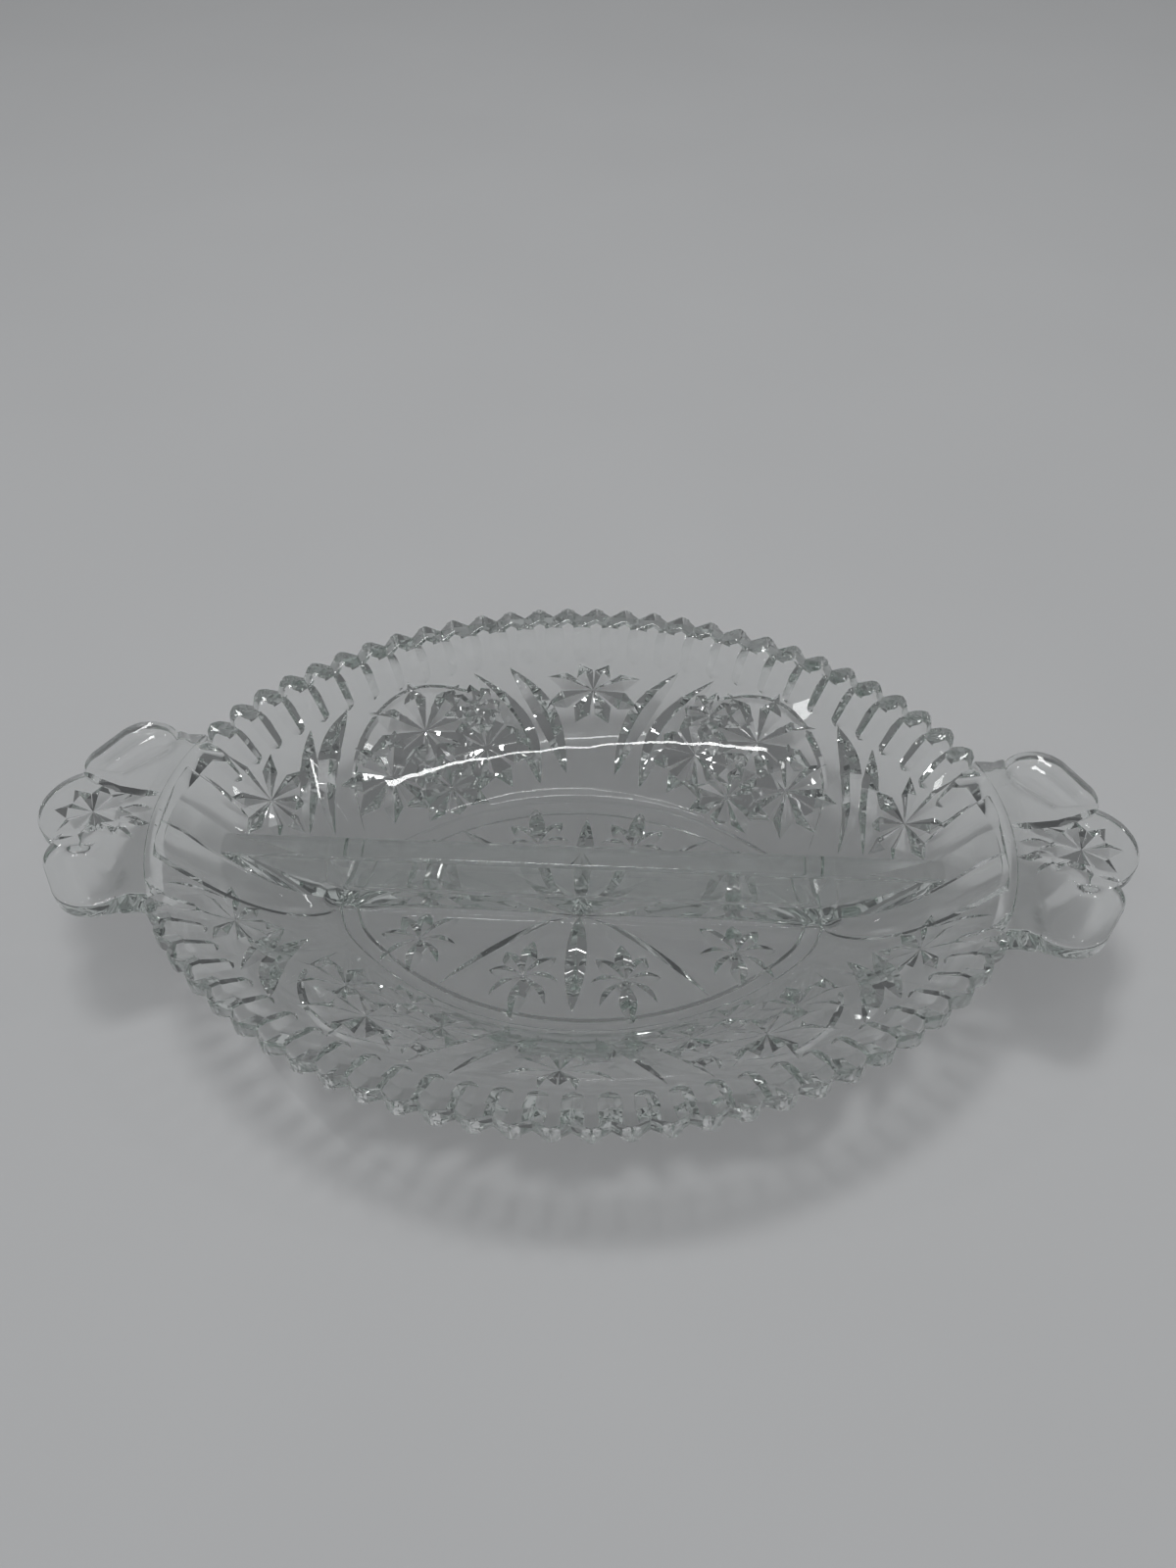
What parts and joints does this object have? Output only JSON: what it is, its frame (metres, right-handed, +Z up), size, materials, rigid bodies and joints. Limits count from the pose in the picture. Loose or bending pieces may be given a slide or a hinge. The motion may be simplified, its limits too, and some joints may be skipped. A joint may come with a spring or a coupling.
{
  "type": "relish tray",
  "caption": "Oval pressed-glass relish tray with a lengthwise divider, saw-tooth rim, tab handles and a low foot ring.",
  "frame": {"origin": "middle of the flat underside of the foot ring", "axes": "+X along the divider towards one handle, +Y towards the rear well, +Z up out of the wells"},
  "size_m": [0.254, 0.156, 0.0354],
  "materials": {
    "clear_glass": "polished"
  },
  "bodies": {
    "root": {"floor_plate": "clear_glass", "foot_ring": "clear_glass", "rear_wall": "clear_glass", "front_wall": "clear_glass", "rear_rim": "clear_glass", "front_rim": "clear_glass", "divider": "clear_glass", "left_handle": "clear_glass", "right_handle": "clear_glass"}
  },
  "joints": []
}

------

Extract each line of the listing above, copying it word for word.

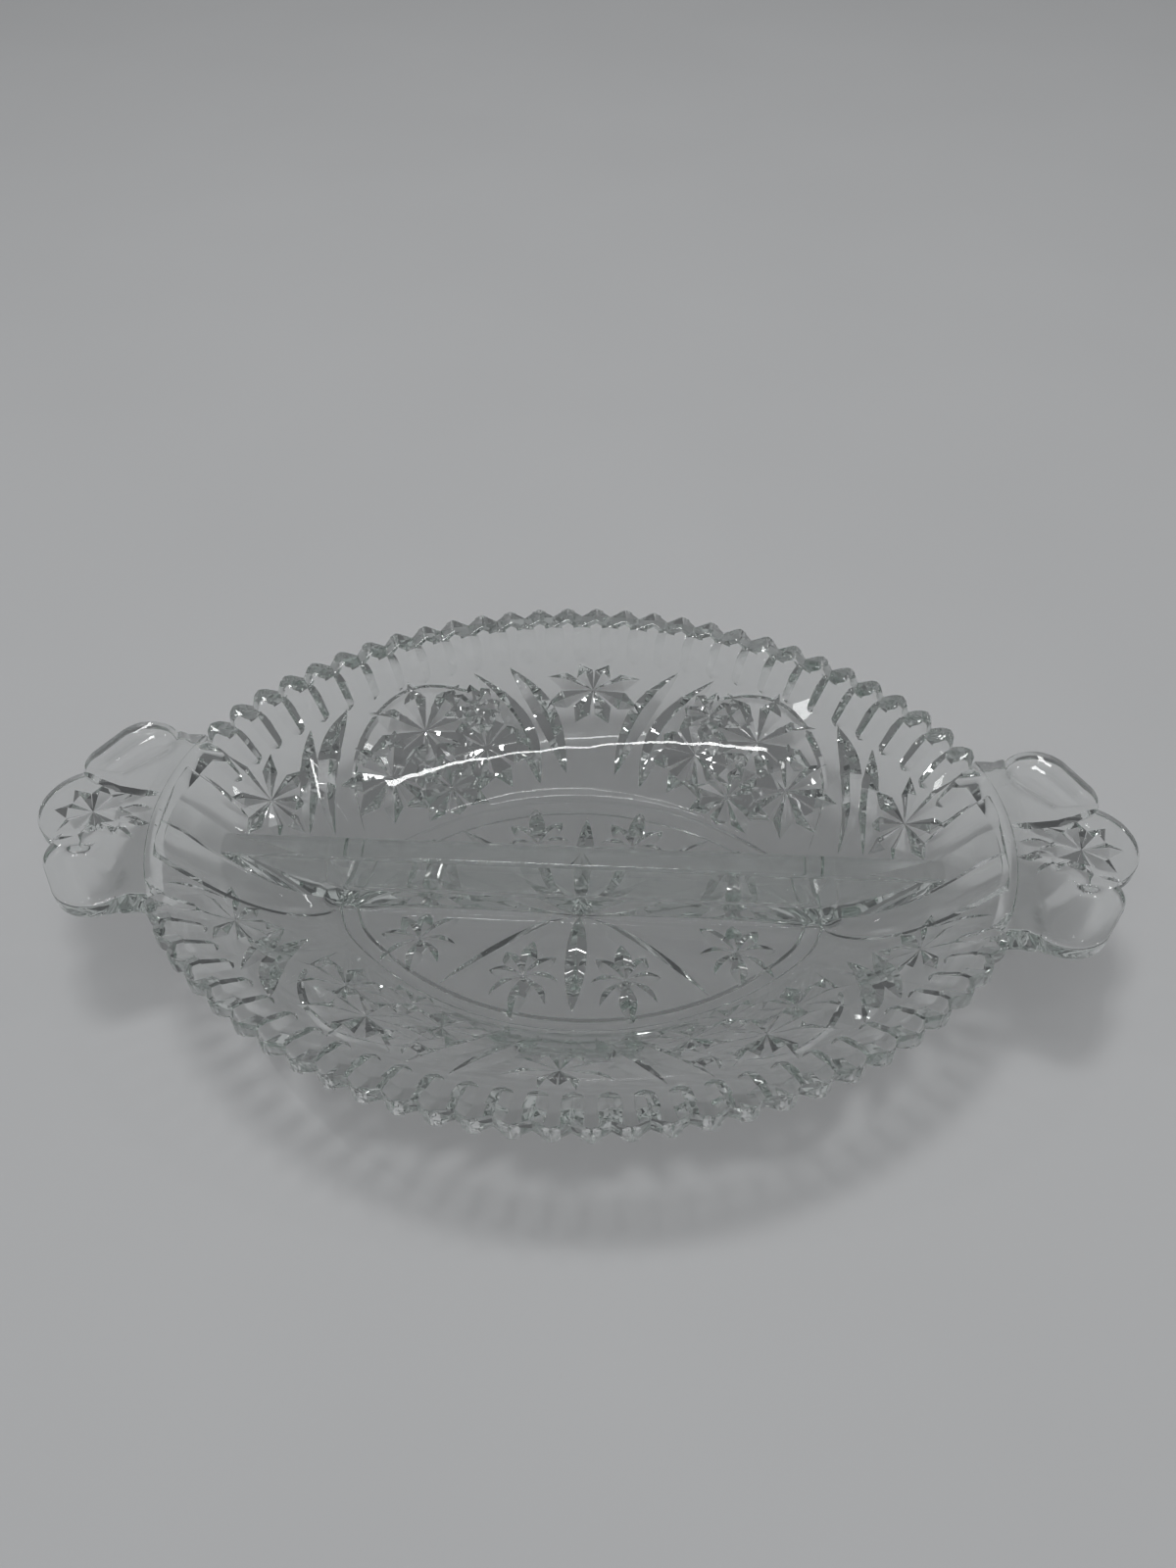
What parts and joints does this object have? Output only JSON: what it is, its frame (metres, right-handed, +Z up), size, materials, rigid bodies and joints. Limits count from the pose in the picture. Loose or bending pieces may be given a slide or a hinge. The motion may be simplified, its limits too, and some joints may be skipped. A joint may come with a spring or a coupling.
{
  "type": "relish tray",
  "caption": "Oval pressed-glass relish tray with a lengthwise divider, saw-tooth rim, tab handles and a low foot ring.",
  "frame": {"origin": "middle of the flat underside of the foot ring", "axes": "+X along the divider towards one handle, +Y towards the rear well, +Z up out of the wells"},
  "size_m": [0.254, 0.156, 0.0354],
  "materials": {
    "clear_glass": "polished"
  },
  "bodies": {
    "root": {"floor_plate": "clear_glass", "foot_ring": "clear_glass", "rear_wall": "clear_glass", "front_wall": "clear_glass", "rear_rim": "clear_glass", "front_rim": "clear_glass", "divider": "clear_glass", "left_handle": "clear_glass", "right_handle": "clear_glass"}
  },
  "joints": []
}